On the subject of wine

Someone recently read my article on alcoholic rules and asked me what I thought of wine. As the time I told him to just 'follow the rules' and he'd be fine. He informed me that he didn't care and would drink wine anyway but I think that its far more likely that he quickly ran off and bought himself a crate of beer to wash away his sins.

Its ok, I forgive you your ignorance. Just this once.

Because I'm not a fan of wine people tend to assume I nothing of it. However, I actually do know a lot more about wine then most people. Or, more accurately, I can pretend to know a whole lot more about wine then most people. This is a little side effect from dealing with customers in the supermarket for 4 years and my experience as a teacher so far. You learn to lie very proficiently very quickly and, most importantly, you learn to talk about any subject for any length of time. There are times when this comes in incredibly handy, especially when you're forced to talk with someone you dislike (most customers I've met). Just smile and talk and eventually they'l buy and go away.

Anyway, wine is divided in two categories. Cheap shit and expensive crap.

The cheap shit is usually denoted with just one star and is called 'simple wine' in most supermarkets.
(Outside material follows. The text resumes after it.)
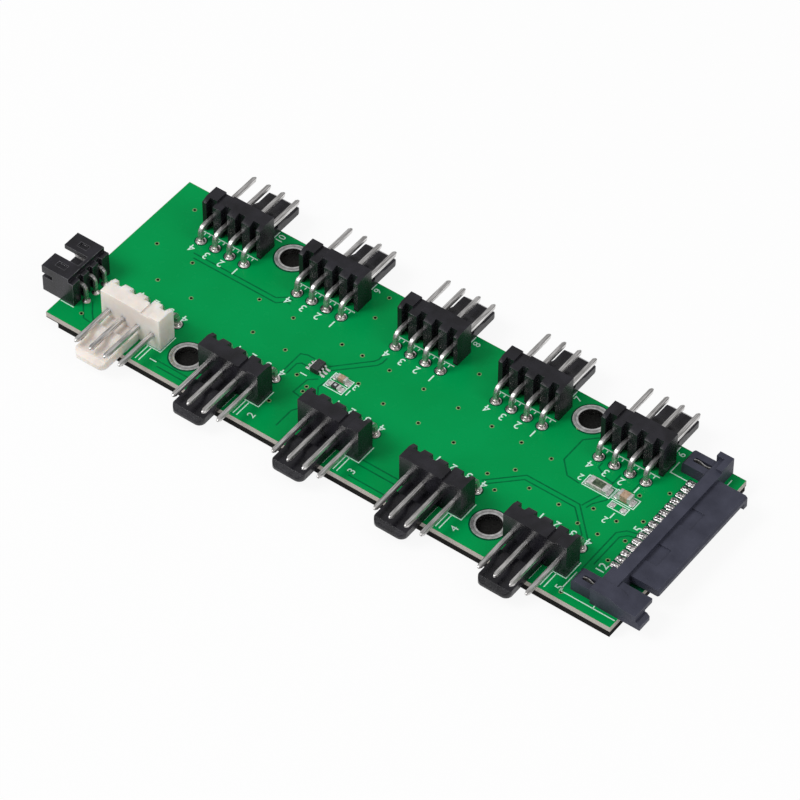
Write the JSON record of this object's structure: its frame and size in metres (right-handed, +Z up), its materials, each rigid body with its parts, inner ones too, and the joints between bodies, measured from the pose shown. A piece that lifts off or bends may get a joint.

This is rubbish. What they actually mean is 'nigh undrinkable donkey urine' It even says on many bottles and packs (Yes, wine also comes in packs. The horror....) that you're dealing with a 'wine flavoured drink'. What the hell? Wine flavoured? To me thats like driving on a dirt road with painted road markings on them to indicate that you're on a 'road flavoured dirt path' Its bullshit, its nonsense and the only reason people drink this is because its cheap as hell and you drunk of it. Well, if getting drunk of ridiculously sour DONKEY URINE is your thing, glory to you.

Expensive crap represents the other side of the spectrum. Its made of actual grapes and gets the highest number of stars in any supermarket. It also costs a lot more then its worth. We're talking 20 to 25 euro's (30 or more dollars) for a single bottle and you still aren't rid of that characteristic sour or overly sweet winey taste. It sucks almost as much as the cheap shit.

Anyway, should you ever find yourself in Gemert and are willing to venture a voyage in the wondrous world of wine then look for this guy:

He's awaiting your order.



Wine sucks!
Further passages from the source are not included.